At Union Square I walked directly to the egg farm stand and queued up. Today!, the handwritten sign said. 5 pounds backs, $3. Even better!, I thought. I won’t have to make another stop for a chicken at home; I’ll just make it with backs and feet! I knew I would be slightly more encumbered than I’d planned to be at this point, but I didn’t mind. “One dozen large brown, one dozen extra large brown, a package of backs and a package of feet,” I said when I reached the head of the line.
It took a bit of digging around in coolers for the counter guy to find everything. I saw him pull two large-ish bags from a cooler and put them on the table. One of them was the largest bag of feet I had ever seen. $5, said the label. This was a five-pound bag of feet.
“Wow. Lotta feet,” I said.
“Yep,” said the counter guy. “This is the only package of feet we have left.”
My heart sank. I didn’t need five pounds of feet. I didn’t want to start my shopping trip with 12 pounds of groceries. On the other hand, the guy did take the time to find them for me, and the line behind me was getting longer.
This was the point at which I could hear the voice of my mental-health professional in my mind, and I knew that if he had been at the market with me, rather than on a well-deserved vacation, he would have been going berserk. “What are you doing? Why are you not taking care of your own needs? You don’t need a 5-pound bag! Why are you worried about *his* convenience? *He’s* certainly not thinking, ‘oh, maybe she doesn’t need 5 pounds’! He’s thinking that he wants to make a sale! You don’t need to worry about his feelings, you need to worry about yours! No one else will take care of you! You have to take care of you! Aaaaaaaaaaaa!”

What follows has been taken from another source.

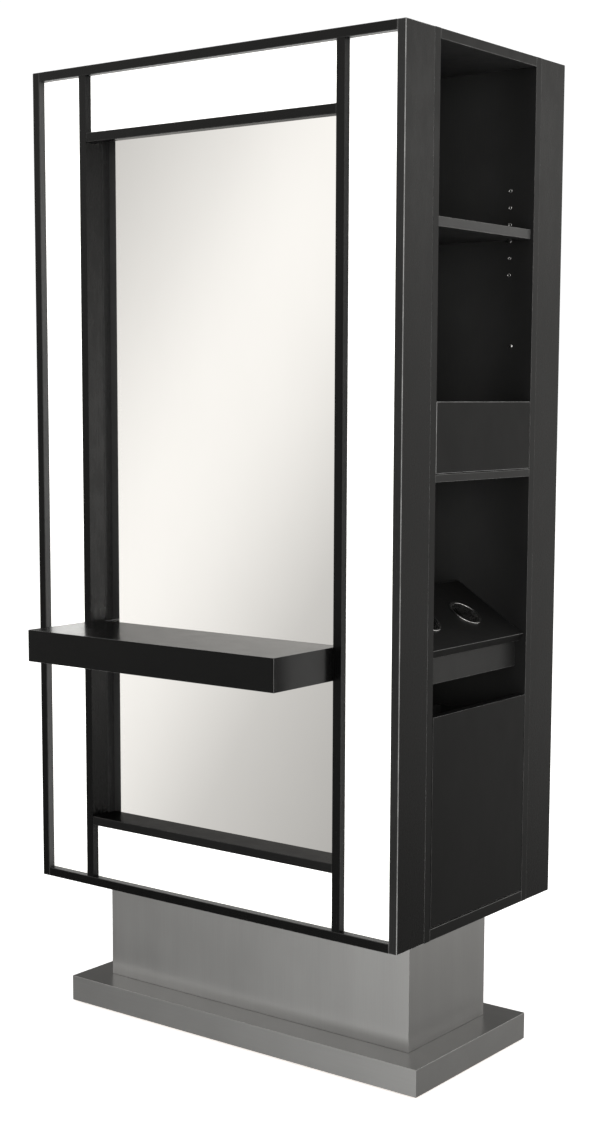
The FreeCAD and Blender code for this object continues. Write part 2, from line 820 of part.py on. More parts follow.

Reader, I heard it all, and I still bought the whole damn bag. Thus did I sentence myself to lugging 12 pounds of poultry products to my regular veggie guy, to the tomato stand, to the fruit stand, to the dairy stand. Corn on the cob was right out; after all, corn is heavy to carry around in quantity. I was forced to restrain myself on this trip. Unfortunately, my idea of restraint is a head of Simpson lettuce, two little bundles of arugula, two big bundles of black kale, a spray of tarragon, a bundle of celery (so superior to supermarket celery, so much greener and leafier and more pungent, that it is worth it to me to pick it up on this trip), four pounds of heirloom tomatoes, half a dozen serrano chiles, a dozen bulbs of garlic, and 3/4 pint of cream. No berries to be found anywhere. That’s all right, I thought; I can’t possibly carry one more thing. Then I discovered that my favorite fruit stand had a small complement of greengages. If you’re not familiar with them, greengages are a type of plum, or at least a close relative of plum, with a fairly thick skin that is deep green when unripe and a warm green gold when ripe. They are terrific in jam and in plum tarts, but left to my own devices I can eat ridiculous quantities out of hand. I bought four pounds.
This is insanity, I thought on the ride home on the N. I either need to get a car or I have to learn how to shop like a human being. What are we going to do with five pounds of feet? In general, I don’t like to freeze meat at all, raw or cooked, because frozen meat sustains cellular damage that affects the texture and taste of the meat after it is cooked. If I ever find myself with a frozen roast on my hands, I usually marinate it to offset some of the freezer damage. This time, though, I have little choice. There are wonderful dishes to be made with chicken feet, like the chicken feet in black bean sauce I had at dim sum one weekend, but Lloyd flat-out refuses to even try them, and I don’t know how to do anything with chicken feet but boil the (figurative) stuffing out of them, forcing out all their jelly-making goodness into the soup pot. In the end, I weighed them out into pounds, wrapped them tightly in food film and again in aluminum foil until they resembled giant foil tamales, or small bales of heroin. Four of them are sitting snugly in the freezer, in a space made clear by pushing the quarts of cherries I’d frozen the previous four weekends out of the way. The fifth, never bundled and wrapped, is sitting in a bubbling pot atop five pounds of necks and backs, studded with shallots and a carrot, blanketed by celery leaves, just lying in wait to give Lloyd a rude surprise.